The implementation of these proposals would deter police misconduct, and in the event it fails to do so, it will at least provide evidence and clarity.

The benefits of BWV go far beyond bringing clarity to cases of misconduct

The deterrence and evidencing of police misconduct is by itself, sufficient reason for advancing the use of BWV. But BWV holds further merit.

Firstly, the use of BWV improves the efficiency and quality of evidence. Video evidence is more precise, information-rich and objective than memory or written notes.

  • Evidence can continue to be taken while an officer may be busy dealing with a particular incident.
  • BWV will capture more evidence in incidents that are dense with information .
  • BWV captures the raw emotion that exists during an incident.
  • Video footage removes the human error of memory and note-taking.

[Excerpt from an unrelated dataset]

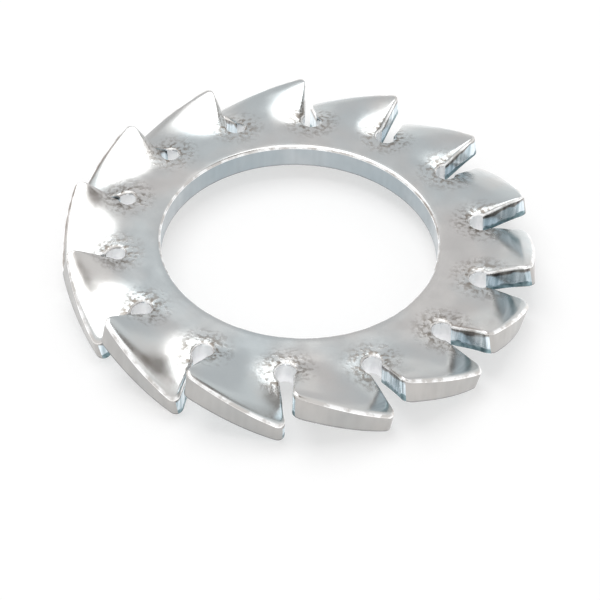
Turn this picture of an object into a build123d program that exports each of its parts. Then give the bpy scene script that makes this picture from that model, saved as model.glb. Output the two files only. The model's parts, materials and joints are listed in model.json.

This results in more accurate, cost-effective, and time efficient court decisions, benefiting justice overall. A Metropolitan Police publication further details the benefits BWV has on evidence-taking.

Secondly, BWV will also protect the police themselves. BWV can work both ways, as any abuse or assault on a police officer is deterred and evidenced with the overt use of BWV. Furthermore, the use of BWV will prevent wrongful allegations of oppressive behaviour against officers.

Thirdly, a crucial benefit of BWV entails improved public confidence with the police. It seems the police have never been less trusted, and the rightful movement against police brutality deserves to be satisfied.

Equipping every active officer with continuously recording BWV will greatly serve the justice system and themselves.


Cases of brutality and misconduct should no longer have the potential to go unseen. The current state of the UK’s BWV is commendable, but it should now more than ever, be reformed. Equipping every active officer with BWV capturing every moment will deter police violence, abuse and racial discrimination. And at the very least, bring such officers to justice.